Speaking of nerd status, I was pretty godsmacked by this Rolling Stone Flashback piece where I found out Landis directed the video for “Spies Like Us,” and that Roger Ebert got pretty lecherous in his review, which makes reading the piece worthwhile on its own.

The intro to the video has some nice nods to the movie, with the Ace Tomato Company truck pulling up to Abbey Road Studios and Chase, Aykroyd, and McCartney all in various disguises. It gets to be pretty standard fare after its intro, with McCartney in the studio, playing the track, as clips from the film are interspersed. The musician is playing all the parts — that is, until the mustachioed version of him pulls off a mask to reveal he’s actually Dan Aykroyd, then pulls off that mask to reveal he’s Chevy Chase. Playing keyboards! While Aykroyd rocks out in the recording booth!
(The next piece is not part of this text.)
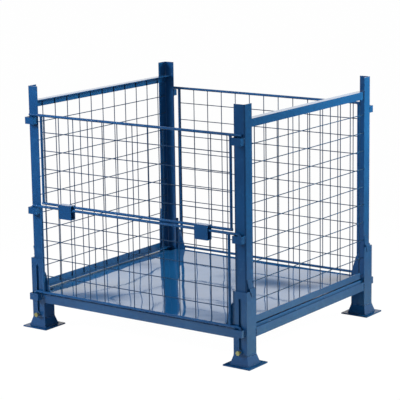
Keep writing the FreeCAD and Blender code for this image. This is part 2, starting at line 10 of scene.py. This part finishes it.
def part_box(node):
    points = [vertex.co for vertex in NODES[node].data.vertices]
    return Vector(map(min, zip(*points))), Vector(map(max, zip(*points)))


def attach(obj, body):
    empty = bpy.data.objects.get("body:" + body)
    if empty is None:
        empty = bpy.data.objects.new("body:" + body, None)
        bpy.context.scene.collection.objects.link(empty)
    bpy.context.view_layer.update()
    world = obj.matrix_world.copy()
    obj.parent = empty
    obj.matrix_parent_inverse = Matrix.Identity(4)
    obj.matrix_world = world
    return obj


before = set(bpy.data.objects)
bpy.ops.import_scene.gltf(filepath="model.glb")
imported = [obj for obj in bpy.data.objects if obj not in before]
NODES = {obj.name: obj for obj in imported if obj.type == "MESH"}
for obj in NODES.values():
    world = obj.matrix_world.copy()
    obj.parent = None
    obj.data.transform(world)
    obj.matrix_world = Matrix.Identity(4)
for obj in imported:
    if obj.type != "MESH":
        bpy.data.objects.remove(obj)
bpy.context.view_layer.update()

Lots of rubber masks in “Spies Like Us,” really.

I’m a big fan of videos wherein the people from the movie are actually in it in ways other than just clips, so this wins that round: not only are Chase and Aykroyd in it, but actresses Vanessa Angel and Donna Dixon show up as the background vocalists. To make it even better, they do that thing where they edit in clips to make it look like the video’s part of the film. Aykroyd holding up the phone in the booth so that the generals can hear it is a nice touch.

The song’s fine. It’s not particularly spy-like, and it’s certainly no “Live and Let Die,” but goddamn, is it catchy. It’s also certainly less cloying than “Say Say Say” or “The Girl is Mine,” both of which have videos that are … less than great. This is a much lower budget than either of those, but it’s not nearly as irritating. Plus, in terms of the song, coming after a slew of holiday music, I’m sure it felt like a breath of fresh air.

Fun fact: James Brown’s single from Rocky IV, “Living In America,” was also part of the Billboard top ten the same week “Spies Like Us” peaked. I miss soundtrack songs making the charts. Also, watching this, then Chase’s appearance in the video for the Paul Simon Graceland track, “You Can Call Me Al,” later on in 1986, you can certainly see why Simon thought Chase would be a good, goofy substitute for himself.